Drawn to the things of God
Penniless, Anthony went for many job interviews but did not hear back after any of them. Back then, the stigma of hiring ex-offenders was strong. He would go on to start his own businesses like selling lady’s privilege cards, selling ad spaces and running exhibitions.
In 2003, he found himself hungering more for the things of God and decided to go to Bible school to get a diploma in Theology while exploring his calling to full-time ministry.
He ended up getting both his diploma and bachelor’s degree from the Assemblies of God Bible College (now known as ACTS College) and pioneering a church – Radiant Community Church – in 2005.
He later became a pastor at Eternal Life Assembly for seven years. Since 2019, he has been Sembawang AOG’s lead pastor.
“I have always been open to the church about my past and it’s God’s grace that the leaders and congregation trusted and supported me in leadership.”
Marriage and family life
As for “Madam” Serina, Anthony found himself growing closer to her. He began courting her a year after joining her church.
Of course, she had her own reservations about him. She was not sure what kinds of boundaries to draw around him as she was his former counsellor in prison. If they really got together, how was she supposed to explain the situation to her family and friends? she wondered.
It was not the case that she felt superior to him. Instead, she lacked the confidence to date and get married as she was from a family with broken relationships.
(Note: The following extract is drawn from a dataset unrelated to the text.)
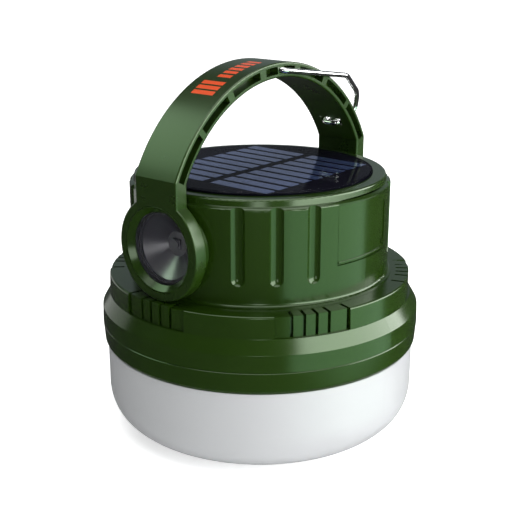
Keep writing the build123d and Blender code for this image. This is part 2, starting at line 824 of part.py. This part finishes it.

Yet, she saw something in Anthony – an earnest and sincere faith in God. Having also witnessed the huge transformation he had undergone, she took a leap of faith and said “yes” to him.
Out of professional accountability and other reasons, she left her job at the prisons. They dated for two years and got married in 2004.
They have a son, Matthias, who is 14 years old this year.
“His Chinese name is ‘Yang En’, which means to proclaim the grace of God,” said Anthony.
“That is the story of my life. It is the constant grace of God that draws me to Him in every season of my life.”